Razón, cuenta y balance. Es lo que suele hacerse en estos días últimos del año. Es el tiempo propicio para hacer memoria, y para deshacerla. Siempre hay alguien que falta a las uvas, y cada año que pasa hay más uvas y menos comensales sentados a la mesa. Nos acordamos de ellos, pero les olvidamos, aproximadamente, a partir de la décima copa de champán. Hay quizás demasiada retórica en lo de la nostalgia navideña. Una retórica patrocinada sistemáticamente por ciertas marcas de turrones y cafés torrefactos. La observación, en cambio, nos indica que en estos festejos las personas hacemos lo posible por perder la memoria.

La Nochevieja es un gran carnaval en todas las ciudades. El viejo rito de la renovación se celebra con fuegos de artificio, serpentinas y alcohol. Hay que olvidar. Los conductores ebrios se olvidan de manera sistemática de las normas de tráfico. Unos intentan olvidarse de otros o quizás de ellos mismos. Ovidar nuestro sueldo, nuestra vida tirando a chocarrera, nuestro dolor de espalda, nuestras deudas.

El personaje de una novela de Ray Loriga lo tenía más fácil. Para él todo el año era como una loca Nochevieja. El secreto consistía en una droga que destruía la memoria. El personaje vivía sin recuerdos, lo cual tenía indudables ventajas y algunos engorrosos inconvenientes.
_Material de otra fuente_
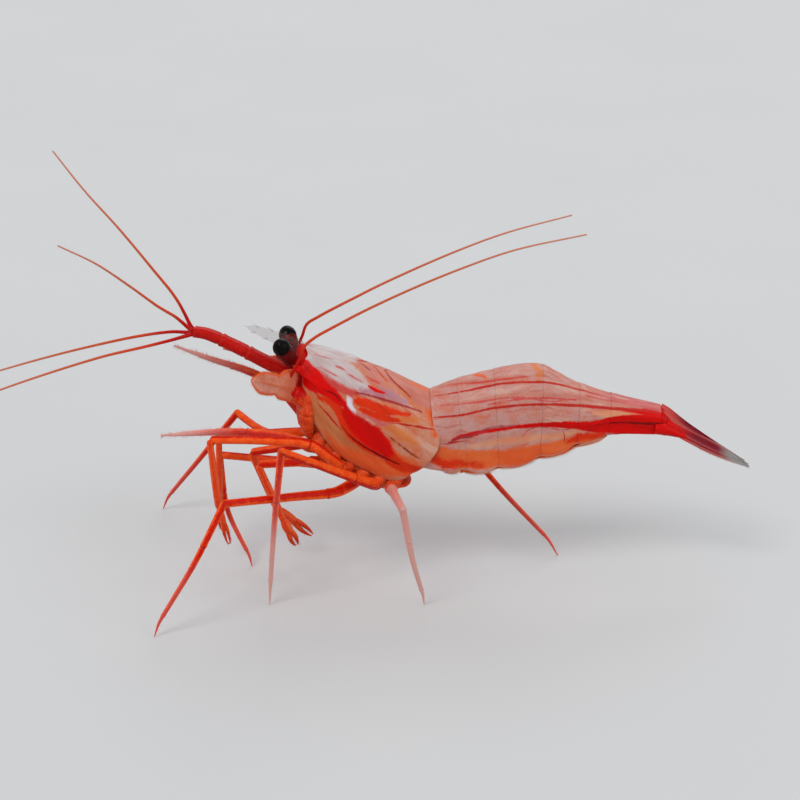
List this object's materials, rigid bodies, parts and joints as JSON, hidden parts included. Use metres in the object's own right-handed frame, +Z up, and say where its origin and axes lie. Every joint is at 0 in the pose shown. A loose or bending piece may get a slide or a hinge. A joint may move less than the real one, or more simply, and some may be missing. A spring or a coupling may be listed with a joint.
{
  "type": "cleaner shrimp",
  "caption": "Life-size museum model of a peppermint cleaner shrimp, standing alert on slender legs with its feelers spread.",
  "frame": {"origin": "on the ground, under the middle of the whole animal with its feelers and feet", "axes": "-X towards the head, +X towards the tail, -Y to the animal's left, +Z up"},
  "size_m": [0.0876, 0.0326, 0.0472],
  "materials": {
    "carapace_shell": "wet translucent shell, crimson and orange bands on pale pinkish grey",
    "belly_skin": "wet translucent orange-red skin",
    "abdomen_shell": "wet translucent pinkish-grey plates with lengthwise red stripes",
    "swimmeret_leaf": "wet translucent orange leaves",
    "tail_fan": "crimson to purple, clear grey towards the tips",
    "eye": "glossy black with a red-brown rim",
    "eyestalk": "wet dark red",
    "feeler": "bright red, fading to brownish pink at the tips",
    "head_plate": "translucent orange plate",
    "limb": "translucent orange-red with darker red cores",
    "claw": "translucent orange-red pincers"
  },
  "bodies": {
    "root": {"carapace": "carapace_shell", "thorax": "belly_skin", "abdomen_1": "abdomen_shell", "abdomen_2": "abdomen_shell", "abdomen_3": "abdomen_shell", "abdomen_4": "abdomen_shell", "abdomen_5": "abdomen_shell", "abdomen_6": "abdomen_shell", "swimmeret_1_left": "swimmeret_leaf", "swimmeret_1_right": "swimmeret_leaf", "swimmeret_2_left": "swimmeret_leaf", "swimmeret_2_right": "swimmeret_leaf", "swimmeret_3_left": "swimmeret_leaf", "swimmeret_3_right": "swimmeret_leaf", "swimmeret_4_left": "swimmeret_leaf", "swimmeret_4_right": "swimmeret_leaf", "swimmeret_5_left": "swimmeret_leaf", "swimmeret_5_right": "swimmeret_leaf", "telson": "tail_fan", "uropod_left": "tail_fan", "uropod_right": "tail_fan", "eye_left": "eye", "eye_right": "eye", "eyestalk_left": "eyestalk", "eyestalk_right": "eyestalk", "antennule_base_left": "feeler", "antennule_base_right": "feeler", "antennule_outer_left": "feeler", "antennule_outer_right": "feeler", "antennule_inner_left": "feeler", "antennule_inner_right": "feeler", "antenna_left": "feeler", "antenna_right": "feeler", "antenna_base_left": "head_plate", "antenna_base_right": "head_plate", "antennal_scale_left": "head_plate", "antennal_scale_right": "head_plate", "maxilliped_left": "limb", "maxilliped_right": "limb", "first_arm_left": "limb", "first_arm_right": "limb", "second_arm_left": "limb", "second_arm_right": "limb", "third_thigh_left": "limb", "third_thigh_right": "limb", "third_shin_left": "limb", "third_shin_right": "limb", "fourth_thigh_left": "limb", "fourth_thigh_right": "limb", "fourth_shin_left": "limb", "fourth_shin_right": "limb", "fifth_thigh_left": "limb", "fifth_thigh_right": "limb", "fifth_shin_left": "limb", "fifth_shin_right": "limb", "first_claw_left": "claw", "first_claw_right": "claw", "second_claw_left": "claw", "second_claw_right": "claw"}
  },
  "joints": []
}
El hombre se acostaba una noche con la esposa del tipo al que había asesinado a sangre fría en el capítulo anterior y, claro está, se armaba. Pero al final, inevitablemente, se acababa olvidando el asunto. Cada día era el primero y el último. Algo muy parecido -si uno lo piensa bien- a nuestra vida. Y sin necesidad de que ningún camello como el de la novela de Loriga nos ofrezca unas dosis de su droga. Nacemos olvidando. Recordamos -como los personajes de los anuncios navideños- a nuestros seres queridos. Pero antes los habíamos olvidado. Hay que olvidarse para recordar. Recuerdo, por ejemplo, que algún poeta griego, no recuerdo si Yorgos Seferis o Cavafis, escribió que allá donde la toques, la memoria duele. No conviene tocarla estas noches.
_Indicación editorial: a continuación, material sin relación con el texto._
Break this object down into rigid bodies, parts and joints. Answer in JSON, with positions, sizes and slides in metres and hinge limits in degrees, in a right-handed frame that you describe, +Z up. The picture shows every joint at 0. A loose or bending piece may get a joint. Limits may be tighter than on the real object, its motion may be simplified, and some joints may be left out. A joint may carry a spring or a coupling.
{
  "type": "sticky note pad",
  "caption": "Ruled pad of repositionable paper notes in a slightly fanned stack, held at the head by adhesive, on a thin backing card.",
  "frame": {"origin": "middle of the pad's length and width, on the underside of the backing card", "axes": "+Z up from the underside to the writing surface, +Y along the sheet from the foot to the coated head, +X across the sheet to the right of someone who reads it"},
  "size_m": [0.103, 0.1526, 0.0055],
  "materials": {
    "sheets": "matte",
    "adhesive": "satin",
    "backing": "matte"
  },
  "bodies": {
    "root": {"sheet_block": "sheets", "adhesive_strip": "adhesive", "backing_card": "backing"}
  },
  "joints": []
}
En todo caso, es conveniente andarse con cuidado con ella. La memoria, que según otro poeta que tampoco sé bien si se llamaba Góngora o Quevedo, es una ciega abeja de amargura, puede meternos entre pecho y espalda el aguijón. La memoria es traidora. Estas últimas semanas, sin ir más lejos, nuestra memoria térmica ha sido puesta en entredicho. Ninguno recordábamos un invierno tan duro en este país, pero los meteorólogos se empeñan en desolar nuestra quimera diciéndonos que no, que con las estadísticas en una mano y el termómetro en la otra, es posible afirmar que hubo inviernos más crudos que éste. Las cosas, habría que decirles, no son como las vemos, sino como nuestra memoria las recuerda. Somos una cuadrilla incorregible de desmemoriados. Nadie se acuerda de la enfermedad mientras está razonablemente sano. Afortunadamente, el dolor es amnésico.